PROBLEM —
For the listing that follows, give again exactly the lines from the one with "ceiling_bracket();" to the one with "for node in", including both.
+++ DATA LINES
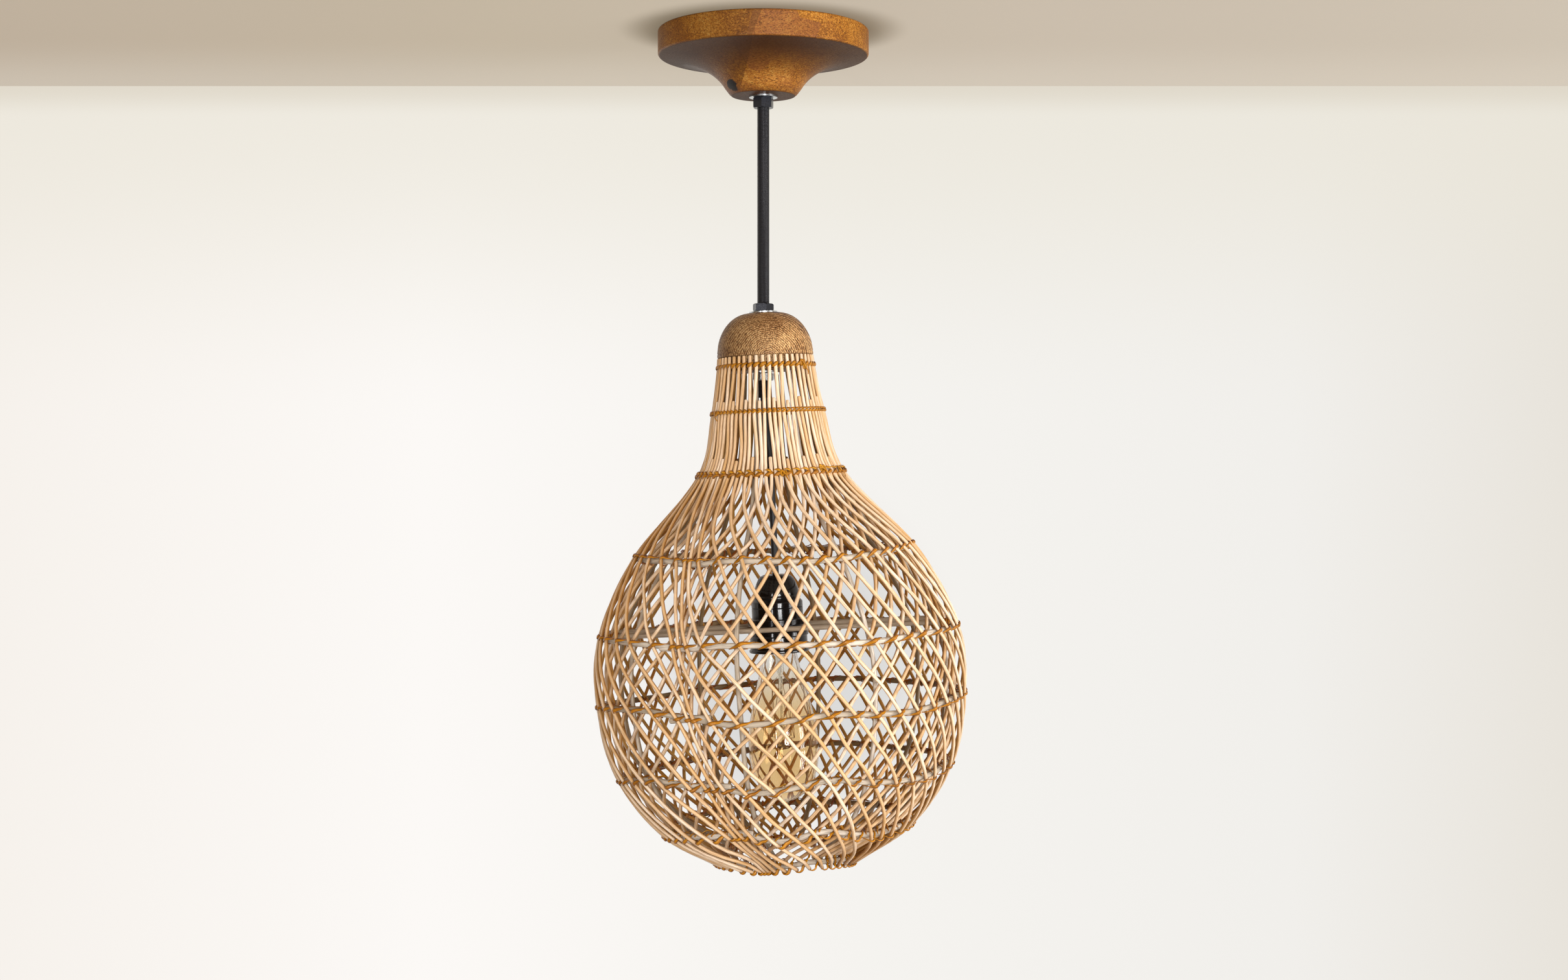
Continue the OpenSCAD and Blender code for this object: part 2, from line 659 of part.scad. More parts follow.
module cord_grip() color("#1c1c1e") in_shade() turned([
    [cable_d / 2 + 0.05, holder_drop + 0.4], [grip_r - 0.05, holder_drop + 0.4],
    [grip_r - 0.05, holder_drop + shell_t + 2.1], [7.2, holder_drop + shell_t + 2.1],
    [7.2, holder_drop + shell_t + 5], [cable_d / 2 + 0.05, holder_drop + shell_t + 5]
]);

module holder_cover() color("#151517") in_shade() {
    neck = holder_drop + shell_t + 2;
    slope_foot = holder_drop + 16;
    step = slope_foot + 6;
    turned([
        [grip_r, holder_drop], [boss_r, holder_drop], [boss_r, holder_drop + 2.5],
        [shoulder_r, slope_foot], [barrel_r, step], [barrel_r, shell_split - 0.1],
        [barrel_r - shell_t, shell_split - 0.1], [barrel_r - shell_t, step + 0.8],
        [shoulder_r - shell_t, slope_foot + 0.8], [boss_r - shell_t + 0.6, neck],
        [grip_r, neck]
    ]);
}

module holder_body() color("#151517") in_shade() turned([
    [bore_r, shell_split - 3], [barrel_r - shell_t - 0.1, shell_split - 3],
    [barrel_r - shell_t - 0.1, shell_split], [barrel_r, shell_split], [barrel_r, flange_top],
    [flange_r, flange_top], [flange_r, flange_foot], [skirt_r, flange_foot],
    [skirt_r, skirt_foot], [bore_r, skirt_foot], [bore_r, insert_foot + shelf_t],
    [shelf_r, insert_foot + shelf_t], [shelf_r, insert_foot + hair], [bore_r, insert_foot + hair]
]);

module holder_insert() color("ivory") in_shade() tube(bore_r - 0.1, 1.2, insert_top, insert_foot);

module holder_terminals() color("goldenrod") in_shade() for (side = [-1, 1]) {
    translate([side * terminal_x - 2.5, -3, 0.1 - insert_top]) difference() {
        cube([5, 6, 5.6]);
        translate([2.5, 3, 2.8]) rotate([0, 90, 0])
            cylinder(r = wire_d / 2 + 0.1, h = 6, center = true);
    }
}

module thread_sleeve() color("gold") in_shade()
    tube(sleeve_r + sleeve_t, sleeve_r, insert_foot + 0.1, skirt_foot - 4);

module centre_contact() color("goldenrod") in_shade() {
    leaf_t = 0.5;
    tube(3.2, 0, insert_foot + 0.1, insert_foot + 0.1 + leaf_t);
    translate([0, 0, -insert_foot - 0.1]) difference() {
        translate([-3, -2, 0.15 - contact_drop + insert_foot + 0.1])
            cube([6, 4, contact_drop - insert_foot - 0.25]);
        translate([-3 + leaf_t, -3, 0.15 - contact_drop + insert_foot + 0.1 + leaf_t])
            cube([6, 6, contact_drop - insert_foot - 0.25 - 2 * leaf_t]);
    }
}

module shade_ring() color("#151517") in_shade() {
    grip = 1.1;
    turned([
        [skirt_r + thread_fit, ring_top], [flange_r - 0.4, ring_top], [flange_r, ring_top + 0.8],
        [flange_r, ring_top + 4], [flange_r - grip, ring_top + 4.6],
        [flange_r - grip, ring_foot - 2.6], [flange_r - 0.2, ring_foot - 2],
        [flange_r - 0.2, ring_foot - 0.6], [flange_r - 0.8, ring_foot],
        [skirt_r + thread_fit, ring_foot]
    ]);
}

// ---- bulb ----

cap_shell_r = bulb_cap_d / 2;
cap_shell_top = contact_drop + 5;
cap_shell_foot = contact_drop + 24;
tip_drop = contact_drop + bulb_l;
glass_top = cap_shell_foot - 5;
glass_neck_r = cap_shell_r - 0.6;
belly_drop = cap_shell_foot + 0.6 * (tip_drop - cap_shell_foot);
stem_foot = cap_shell_foot + 22;
stem_tip_r = 2;

module bulb_contact() color("silver") in_shade() turned([
    [0, contact_drop], [3, contact_drop], [4.6, contact_drop + 1.2], [4.6, contact_drop + 2],
    [0, contact_drop + 2]
]);

module bulb_insulator() color("#202024") in_shade() turned([
    [0, contact_drop + 2.05], [5.6, contact_drop + 2.05], [cap_shell_r - 2.6, cap_shell_top - 0.3],
    [cap_shell_r - 2.6, cap_shell_top + 1], [0, cap_shell_top + 1]
]);

module bulb_cap() color("gainsboro") in_shade() turned([
    [cap_shell_r - 2.55, cap_shell_top], [cap_shell_r - 0.9, cap_shell_top],
    [cap_shell_r, cap_shell_top + 1.4], [cap_shell_r, cap_shell_foot],
    [cap_shell_r - 0.5, cap_shell_foot], [cap_shell_r - 0.5, cap_shell_top + 1.9],
    [cap_shell_r - 2.55, cap_shell_top + 1.2]
]);

// Radius of the glass's outside from the cap to the belly and round to the tip.
function glass_r(drop) =
    drop < belly_drop
        ? let (t = (drop - cap_shell_foot) / (belly_drop - cap_shell_foot))
          glass_neck_r + (bulb_d / 2 - glass_neck_r) * (0.35 * sqrt(max(0, t)) + 0.65 * smooth(t))
        : let (t = (drop - belly_drop) / (tip_drop - 2 - belly_drop))
          bulb_d / 2 * sqrt(max(0, 1 - min(1, t) ^ 2.6));

module bulb_glass() color("#f2c877", 0.4) in_shade() {
    steps = 22;
    reach = tip_drop - 2.2 - cap_shell_foot;
    drops = [for (k = [1:steps]) cap_shell_foot + reach * sin(90 * k / steps)];
    outside = [for (d = drops) [glass_r(d), d]];
    inside = [for (k = [steps - 3:-1:0]) [outside[k][0] - glass_t, outside[k][1] - glass_t / 3]];
    turned([
        [glass_neck_r - glass_t, glass_top], [glass_neck_r, glass_top],
        [glass_neck_r, cap_shell_foot], each outside, [2.2, tip_drop - 1.6], [1.2, tip_drop],
        [0, tip_drop], [0, tip_drop - 4], each inside, [glass_neck_r - glass_t, cap_shell_foot]
    ]);
}

module bulb_stem() color("lightblue", 0.5) in_shade() {
    flare_r = glass_neck_r - glass_t - 0.1;
    turned([
        [0, glass_top + 1], [flare_r, glass_top + 1], [flare_r, glass_top + 2.4],
        [3.6, glass_top + 8], [3, stem_foot - 4], [stem_tip_r - 0.4, stem_foot],
        [stem_tip_r - 0.6, belly_drop - 6], [stem_tip_r, belly_drop - 4],
        [stem_tip_r, belly_drop - 2], [0, belly_drop - 1]
    ]);
}

module strut(a, b, d) {
    axis = unit(b - a);
    side = unit(cross(axis, abs(axis[2]) < 0.9 ? [0, 0, 1] : [1, 0, 0]));
    place(side, cross(axis, side), axis, a) cylinder(d = d, h = norm(b - a), $fn = 16);
}

strand_count = 8;
upper_hook_r = 7;
lower_hook_r = 11;
upper_hook_drop = stem_foot + 6;
lower_hook_drop = belly_drop - 3;
filament_d = 0.5;

function hook_azimuth(k) = 360 * k / strand_count + 10;
function hook(k) =
    let (a = hook_azimuth(k))
    k % 2 == 0 ? [upper_hook_r * sin(a), -upper_hook_r * cos(a), -upper_hook_drop]
               : [lower_hook_r * sin(a), -lower_hook_r * cos(a), -lower_hook_drop];

// Support wires: a spider at each end of the cage, clear of the strand by half its thickness.
module bulb_leads() color("dimgray") in_shade() for (k = [0:strand_count - 1]) {
    tip = hook(k);
    near = (stem_tip_r + 0.4) / norm([tip[0], tip[1]]);
    root = [near * tip[0], near * tip[1], k % 2 == 0 ? tip[2] + 5 : tip[2]];
    strut(root, tip + 0.6 * unit(root - tip), 0.5);
}

// Its strands, each side of a hook by a little more than half their thickness.
module bulb_filament() color("orange") in_shade() for (k = [0:strand_count - 2])
    strut(hook(k) + beside_hook(k), hook(k + 1) - beside_hook(k + 1), filament_d);
function beside_hook(k) =
    let (a = hook_azimuth(k)) 0.65 * filament_d * [cos(a), sin(a), 0];

// ---- wiring ----

sheath_top = rod_top + 4;
rod_clear = 70;             // length over which the cable bends from the rod to the shade's axis

function shade_axis(z) = (-cap_drop - z) * tan(shade_lean);
cable_end = cap_drop + (holder_drop + cable_in) * cos(shade_lean);

module cable() color("#18181a") {
    bend_top = rod_foot - 12;
    free = [for (z = [bend_top:14:cable_end - 7]) z];
    wire([
        [0, 0, -sheath_top],
        for (z = free) [shade_axis(-z) * smooth((z - bend_top) / rod_clear), 0, -z],
        [shade_axis(-cable_end), 0, -cable_end]
    ], cable_d);
}

// One conductor out of the rod's top and over to its barrel in the terminal block.
module top_wire(x, y, barrel) wire([
    [x, y, 0.2 - sheath_top], [x, y, -rod_top + 1], [1.6 * x + 2, y + 2, -rod_top + 4],
    [0.35 * barrel + 1, 0.35 * block_corner[1] + y, tunnel_z + 1.5],
    [barrel - 0.6, block_corner[1] - 6, tunnel_z + 0.5], [barrel, block_corner[1] - 2, tunnel_z],
    [barrel, block_corner[1] + 7, tunnel_z]
], wire_d, [0.2, -0.3, 1]);

// Its other end, from the sheath to a terminal of the lampholder.
module foot_wire(side) in_shade() wire([
    [side * 1.2, 0, -holder_drop - cable_in - 0.2], [side * 1.6, 0, -holder_drop - cable_in - 1.6],
    [side * (terminal_x - 4.6), 0, 2.9 - insert_top],
    [side * (terminal_x - 2.8), 0, 2.9 - insert_top],
    [side * (terminal_x + 1.5), 0, 2.9 - insert_top]
], wire_d);

module live_wire() color("saddlebrown") {
    top_wire(1.3, 0.9, tunnel_x[0]);
    foot_wire(1);
}

module neutral_wire() color("royalblue") {
    top_wire(1.3, -1.3, tunnel_x[1]);
    foot_wire(-1);
}

module earth_wire() color("yellowgreen") wire([
    [earth_x + 3.6 + wire_d / 2, 0, strap_t - bracket_drop + 1.2],
    [earth_x + 8, 0.1 * strap_w, strap_t - bracket_drop + 4],
    [0.54 * earth_x, 0.4 * strap_w, -0.45 * bracket_drop],
    [0, strap_w / 2 + 3.5, -0.27 * bracket_drop],
    [tunnel_x[2] - 14, strap_w / 2 + 2, tunnel_z + 4],
    [tunnel_x[2] - 5, strap_w / 2 + 2.4, tunnel_z + 2],
    [tunnel_x[2] - 0.5, block_corner[1] - 1.6, tunnel_z],
    [tunnel_x[2], block_corner[1] + 2, tunnel_z], [tunnel_x[2], block_corner[1] + 7, tunnel_z]
], wire_d, [0.1, -0.4, 1]);

ceiling_bracket();
bracket_screws();
upper_rod_nut();
lower_rod_nut();
lock_washer();
terminal_block();
terminal_screws();
canopy();
canopy_washer();
canopy_nut();
rod();
cap_nut();
cap_washer();
wooden_cap();
inner_washer();
inner_nut();
outer_canes();
inner_canes();
ribs();
hoop_1();
hoop_2();
hoop_3();
hoop_4();
hoop_5();
rim_hoop();
neck_binding_1();
neck_binding_2();
neck_binding_3();
ties_1();
ties_2();
ties_3();
ties_4();
ties_5();
rim_binding();
bridge_bars();
bridge_ties();
cable();
live_wire();
neutral_wire();
earth_wire();
cord_grip();
holder_cover();
holder_body();
holder_insert();
holder_terminals();
thread_sleeve();
centre_contact();
shade_ring();
bulb_cap();
bulb_contact();
bulb_insulator();
bulb_glass();
bulb_stem();
bulb_leads();
bulb_filament();
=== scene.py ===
import functools
import json
import math

import bpy
import numpy as np
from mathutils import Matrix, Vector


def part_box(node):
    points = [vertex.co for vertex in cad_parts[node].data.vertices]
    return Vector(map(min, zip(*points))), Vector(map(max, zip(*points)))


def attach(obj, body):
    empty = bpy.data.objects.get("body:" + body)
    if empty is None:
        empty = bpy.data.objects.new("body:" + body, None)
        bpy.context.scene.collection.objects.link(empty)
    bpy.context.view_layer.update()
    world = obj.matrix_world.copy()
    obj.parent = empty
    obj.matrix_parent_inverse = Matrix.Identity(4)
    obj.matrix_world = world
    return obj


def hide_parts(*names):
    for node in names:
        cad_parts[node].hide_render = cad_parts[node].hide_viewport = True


# Pendant ceiling light. The shapes are worked out in millimetres in the shade's own frame and
# turned to the row's frame in metres when a mesh is made. "drop" runs down the shade's axis from
# the flat top of the wooden cap, azimuth 0 is the front, and depth runs square into the shade
# from the outer skin of its canes. The values repeat the part's own.

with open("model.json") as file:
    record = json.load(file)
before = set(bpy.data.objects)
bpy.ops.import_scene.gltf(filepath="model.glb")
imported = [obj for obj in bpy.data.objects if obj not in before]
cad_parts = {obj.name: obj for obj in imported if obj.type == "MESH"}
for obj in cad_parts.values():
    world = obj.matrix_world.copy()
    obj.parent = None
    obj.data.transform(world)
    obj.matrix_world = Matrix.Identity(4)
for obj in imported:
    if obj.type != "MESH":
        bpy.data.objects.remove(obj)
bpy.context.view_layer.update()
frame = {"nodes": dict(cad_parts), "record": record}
hand = np.random.default_rng(11)        # the maker's hand: how far each cane strays

# ---- camera ----

PICTURE_W = 2420
eye = bpy.data.objects.new("eye", bpy.data.cameras.new("eye"))
bpy.context.scene.collection.objects.link(eye)
bpy.context.scene.camera = eye
eye.data.sensor_width = 36.0
eye.data.lens = 36.0 * 3188 / PICTURE_W
eye.data.shift_y = -39 / PICTURE_W
eye.location = (0.0168, -1.677, -0.352)
eye.rotation_euler = (math.radians(90), 0, 0)

# ---- sizes, in millimetres ----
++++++
THE RESPONSE —
ceiling_bracket();
bracket_screws();
upper_rod_nut();
lower_rod_nut();
lock_washer();
terminal_block();
terminal_screws();
canopy();
canopy_washer();
canopy_nut();
rod();
cap_nut();
cap_washer();
wooden_cap();
inner_washer();
inner_nut();
outer_canes();
inner_canes();
ribs();
hoop_1();
hoop_2();
hoop_3();
hoop_4();
hoop_5();
rim_hoop();
neck_binding_1();
neck_binding_2();
neck_binding_3();
ties_1();
ties_2();
ties_3();
ties_4();
ties_5();
rim_binding();
bridge_bars();
bridge_ties();
cable();
live_wire();
neutral_wire();
earth_wire();
cord_grip();
holder_cover();
holder_body();
holder_insert();
holder_terminals();
thread_sleeve();
centre_contact();
shade_ring();
bulb_cap();
bulb_contact();
bulb_insulator();
bulb_glass();
bulb_stem();
bulb_leads();
bulb_filament();
=== scene.py ===
import functools
import json
import math

import bpy
import numpy as np
from mathutils import Matrix, Vector


def part_box(node):
    points = [vertex.co for vertex in cad_parts[node].data.vertices]
    return Vector(map(min, zip(*points))), Vector(map(max, zip(*points)))


def attach(obj, body):
    empty = bpy.data.objects.get("body:" + body)
    if empty is None:
        empty = bpy.data.objects.new("body:" + body, None)
        bpy.context.scene.collection.objects.link(empty)
    bpy.context.view_layer.update()
    world = obj.matrix_world.copy()
    obj.parent = empty
    obj.matrix_parent_inverse = Matrix.Identity(4)
    obj.matrix_world = world
    return obj


def hide_parts(*names):
    for node in names:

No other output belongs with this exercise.